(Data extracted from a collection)
────────────────────────────────────────
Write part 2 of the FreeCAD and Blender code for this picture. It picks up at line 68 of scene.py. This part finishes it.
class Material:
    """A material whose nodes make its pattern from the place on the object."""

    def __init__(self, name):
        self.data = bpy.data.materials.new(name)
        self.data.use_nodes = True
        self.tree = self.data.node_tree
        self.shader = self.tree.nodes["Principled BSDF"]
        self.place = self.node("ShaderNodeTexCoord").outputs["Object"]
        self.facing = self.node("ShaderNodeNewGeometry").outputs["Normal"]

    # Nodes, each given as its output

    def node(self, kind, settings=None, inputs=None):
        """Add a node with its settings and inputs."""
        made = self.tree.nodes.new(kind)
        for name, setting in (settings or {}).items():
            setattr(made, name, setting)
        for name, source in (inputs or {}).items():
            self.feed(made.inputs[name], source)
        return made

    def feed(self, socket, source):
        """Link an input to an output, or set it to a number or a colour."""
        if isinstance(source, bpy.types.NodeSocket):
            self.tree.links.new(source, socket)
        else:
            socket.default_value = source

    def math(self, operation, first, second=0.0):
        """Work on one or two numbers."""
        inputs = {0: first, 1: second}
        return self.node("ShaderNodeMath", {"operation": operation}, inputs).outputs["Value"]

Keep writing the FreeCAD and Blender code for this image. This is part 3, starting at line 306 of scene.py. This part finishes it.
────────────────────────────────────────
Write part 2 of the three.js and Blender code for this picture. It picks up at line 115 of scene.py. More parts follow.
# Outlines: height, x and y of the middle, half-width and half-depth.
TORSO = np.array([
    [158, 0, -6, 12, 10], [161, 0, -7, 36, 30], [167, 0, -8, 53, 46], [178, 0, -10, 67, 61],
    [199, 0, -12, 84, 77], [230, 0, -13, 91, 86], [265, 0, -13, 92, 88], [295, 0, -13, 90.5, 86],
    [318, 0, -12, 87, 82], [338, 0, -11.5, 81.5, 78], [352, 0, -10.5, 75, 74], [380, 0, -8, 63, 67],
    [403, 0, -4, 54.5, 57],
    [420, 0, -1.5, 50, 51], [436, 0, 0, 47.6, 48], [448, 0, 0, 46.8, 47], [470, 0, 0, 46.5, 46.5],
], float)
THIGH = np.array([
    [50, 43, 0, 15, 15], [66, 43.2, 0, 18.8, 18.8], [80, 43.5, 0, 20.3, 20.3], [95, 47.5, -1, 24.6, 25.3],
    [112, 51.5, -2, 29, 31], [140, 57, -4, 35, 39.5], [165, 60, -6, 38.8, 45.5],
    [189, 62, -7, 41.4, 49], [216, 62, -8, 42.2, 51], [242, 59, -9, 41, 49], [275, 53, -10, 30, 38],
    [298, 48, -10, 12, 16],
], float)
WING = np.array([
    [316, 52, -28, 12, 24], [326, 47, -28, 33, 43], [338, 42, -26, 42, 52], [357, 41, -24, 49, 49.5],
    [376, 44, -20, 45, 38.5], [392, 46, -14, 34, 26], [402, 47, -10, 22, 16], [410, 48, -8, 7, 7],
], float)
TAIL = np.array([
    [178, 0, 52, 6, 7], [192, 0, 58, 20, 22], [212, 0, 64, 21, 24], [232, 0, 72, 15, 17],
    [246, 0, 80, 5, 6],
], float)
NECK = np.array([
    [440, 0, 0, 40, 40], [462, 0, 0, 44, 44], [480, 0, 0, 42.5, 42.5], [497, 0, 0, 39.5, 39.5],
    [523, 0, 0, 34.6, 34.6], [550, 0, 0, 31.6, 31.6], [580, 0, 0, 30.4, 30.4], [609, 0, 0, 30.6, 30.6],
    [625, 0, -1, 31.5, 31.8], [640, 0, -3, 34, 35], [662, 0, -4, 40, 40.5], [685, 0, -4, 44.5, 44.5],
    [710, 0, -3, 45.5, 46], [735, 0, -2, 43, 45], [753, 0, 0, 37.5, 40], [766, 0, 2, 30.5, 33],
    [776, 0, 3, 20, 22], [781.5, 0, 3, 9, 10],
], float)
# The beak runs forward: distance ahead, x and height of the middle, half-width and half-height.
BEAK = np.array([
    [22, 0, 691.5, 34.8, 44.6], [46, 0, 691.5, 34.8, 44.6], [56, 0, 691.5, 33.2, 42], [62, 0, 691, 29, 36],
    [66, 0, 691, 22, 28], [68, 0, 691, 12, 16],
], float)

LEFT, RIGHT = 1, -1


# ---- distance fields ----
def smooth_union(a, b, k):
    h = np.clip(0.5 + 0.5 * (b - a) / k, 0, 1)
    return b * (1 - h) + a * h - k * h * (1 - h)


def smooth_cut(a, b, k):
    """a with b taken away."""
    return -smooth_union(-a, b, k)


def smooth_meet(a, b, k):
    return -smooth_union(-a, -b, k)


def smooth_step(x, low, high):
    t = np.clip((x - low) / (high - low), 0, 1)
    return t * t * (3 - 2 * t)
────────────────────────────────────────
● WRITTEN EXERCISE:
Looking at the data above, show all lines where the word "picks" occurs.

● RESULT OF THIS EXERCISE:
Write part 2 of the FreeCAD and Blender code for this picture. It picks up at line 68 of scene.py. This part finishes it.
Write part 2 of the three.js and Blender code for this picture. It picks up at line 115 of scene.py. More parts follow.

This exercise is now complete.